Ma come può l’Udc, un partito del 3,7% alle ultime Amministrative, che esprime già il sindaco della città (guai a dimenticarsene: Lagalla ha aderito a settembre 2021), rivendicare la presenza di un assessore in giunta? Come? I lillipuziani del centro stanno bloccando la macchina amministrativa di Palermo, che ha tanti di quei problemi che non basterebbero due legislature per risolverli. Un posto in giunta, la guida di una partecipata: sono questi gli interessi ‘superiori’ della politica che non hanno consentito la nomina degli assessori, richiesta – per amor di patria – anche dall’arcivescovo di Palermo, monsignor Corrado Lorefice.
L’Udc è uno di quei partitini che ha avuto anche troppo dalla vita. Non è l’unico, per carità. Ma sembra la reminiscenza imbruttita della Dc, che in nome di un vecchio blasone impolverato, ancora oggi possiede ricchi latifondi. Non solo al Comune, con Lagalla, ma anche alla Regione, dove conserva due posti in giunta a fronte di tre deputati, e voce in capitolo rispetto agli equilibri che verranno. Per le elezioni d’autunno Lorenzo Cesa, il segretario nazionale dell’Udc, ha già scelto di sostenere il bis di Musumeci (nulla di strano, viste le ricompense ottenute dal suo governo: l’ultima è la presidenza della fondazione Taormina Arte, affidata a Ester Bonafede). Cesa è lo stesso che ‘schiera’, più o meno consapevolmente, il suo vecchio mandatario elettorale nelle stanze del potere della Regione. Un traffichino in cerca del miglior affare, che in passato è stato coinvolto in un processo per finanziamento illecito ai partiti. Non sappiamo se il legame tra i due ancora esiste, ma restiamo in fiduciosa attesa che il patron dell’Udc prenda le distanze. Altrimenti la sua presenza negli anfratti della politica siciliana, risulterebbe sospetta.

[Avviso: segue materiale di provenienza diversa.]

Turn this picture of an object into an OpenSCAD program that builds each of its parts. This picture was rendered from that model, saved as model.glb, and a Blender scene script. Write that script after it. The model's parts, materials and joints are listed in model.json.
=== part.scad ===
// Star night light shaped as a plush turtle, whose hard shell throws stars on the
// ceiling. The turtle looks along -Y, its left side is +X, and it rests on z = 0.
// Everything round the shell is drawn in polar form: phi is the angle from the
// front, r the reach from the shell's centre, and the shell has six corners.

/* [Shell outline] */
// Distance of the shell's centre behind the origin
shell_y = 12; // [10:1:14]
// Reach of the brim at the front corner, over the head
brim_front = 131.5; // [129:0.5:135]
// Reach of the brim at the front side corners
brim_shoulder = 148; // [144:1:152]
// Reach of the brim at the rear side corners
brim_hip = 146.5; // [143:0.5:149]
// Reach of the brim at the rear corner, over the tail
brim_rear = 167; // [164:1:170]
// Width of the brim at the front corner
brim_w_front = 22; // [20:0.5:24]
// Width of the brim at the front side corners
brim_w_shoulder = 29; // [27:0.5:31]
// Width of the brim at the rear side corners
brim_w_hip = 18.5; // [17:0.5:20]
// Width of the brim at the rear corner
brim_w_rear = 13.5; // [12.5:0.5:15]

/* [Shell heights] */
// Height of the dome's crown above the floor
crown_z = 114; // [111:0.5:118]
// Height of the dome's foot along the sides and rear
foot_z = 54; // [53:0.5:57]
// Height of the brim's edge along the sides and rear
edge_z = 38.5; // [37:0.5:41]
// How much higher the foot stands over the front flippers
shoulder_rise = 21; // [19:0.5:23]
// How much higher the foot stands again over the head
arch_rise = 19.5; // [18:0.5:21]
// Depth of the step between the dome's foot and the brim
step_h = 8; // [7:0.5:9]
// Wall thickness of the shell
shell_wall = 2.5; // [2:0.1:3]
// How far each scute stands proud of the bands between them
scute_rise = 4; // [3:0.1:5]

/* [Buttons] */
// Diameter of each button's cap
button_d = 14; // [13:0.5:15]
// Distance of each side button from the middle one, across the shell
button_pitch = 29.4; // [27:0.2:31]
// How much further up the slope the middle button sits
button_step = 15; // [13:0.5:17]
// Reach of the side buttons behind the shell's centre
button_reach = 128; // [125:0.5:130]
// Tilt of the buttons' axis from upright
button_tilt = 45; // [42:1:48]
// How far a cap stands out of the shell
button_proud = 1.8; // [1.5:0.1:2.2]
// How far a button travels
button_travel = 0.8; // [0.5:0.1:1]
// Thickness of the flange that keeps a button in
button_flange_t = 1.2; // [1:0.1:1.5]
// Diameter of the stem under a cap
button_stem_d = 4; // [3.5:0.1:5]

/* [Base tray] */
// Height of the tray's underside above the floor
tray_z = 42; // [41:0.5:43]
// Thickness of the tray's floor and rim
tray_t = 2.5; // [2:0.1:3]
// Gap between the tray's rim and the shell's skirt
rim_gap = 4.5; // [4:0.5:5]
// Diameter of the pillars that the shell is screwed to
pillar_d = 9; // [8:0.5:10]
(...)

L’Udc, assieme a Noi con l’Italia, di Saverio Romano, e a Totò Lentini (che sono rimasti sotto il 5% e che non hanno alcuna rappresentanza in Consiglio comunale) sperano ancora di ottenere qualcosa, magari un posticino nel sottogoverno, e gridano al ‘tradimento’ se qualcuno non dovesse darglielo. Pur essendo consapevoli che senza consiglieri non si canta messa e che un assessore, o il capo di una partecipata, con le spalle scoperte, è sempre a un passo dal precipizio.
Dal passato provengono pure Giulio Tantillo e Totò Lentini. Entrambi tenuti in vita – così dicono i giornali – da Forza Italia. Il primo, giunto alla quinta legislatura, aspira a diventare presidente del Consiglio, e stavolta ha tutti i mezzi per riuscirci, pur non avendo avuto impatto – dai banchi del centrodestra – quando si trattava di contrastare Orlando (lo dice Diego Cammarata, mica l’ultimo fessacchiotto). L’altro, Lentini, nell’ultima legislatura all’Ars ha già cambiato casacca mille volte: FI, Fratelli d’Italia, Autonomisti. Alla fine ha litigato pure con Lombardo, si era presentato solo alle elezioni, poi l’hanno convinto a un passo indietro. Ma la sua epopea non è finita. Pretende di nominare un assessore fidatissimo: la moglie. Forza Italia e Miccichè, che vorrebbero spremerne ogni voto in vista delle Regionali, tifano perché avvenga.
Con una piccola dimenticanza, però. Quel Francesco Cascio, che da candidato sindaco è stato retrocesso a probabile vicesindaco, e infine ad emerito sconosciuto. Se davvero esiste la riconoscenza, si applichi almeno a chi merita. O saremo passati in un lampo da ‘Prima Palermo’ a ‘Prima i partiti’. Pubblicità regresso.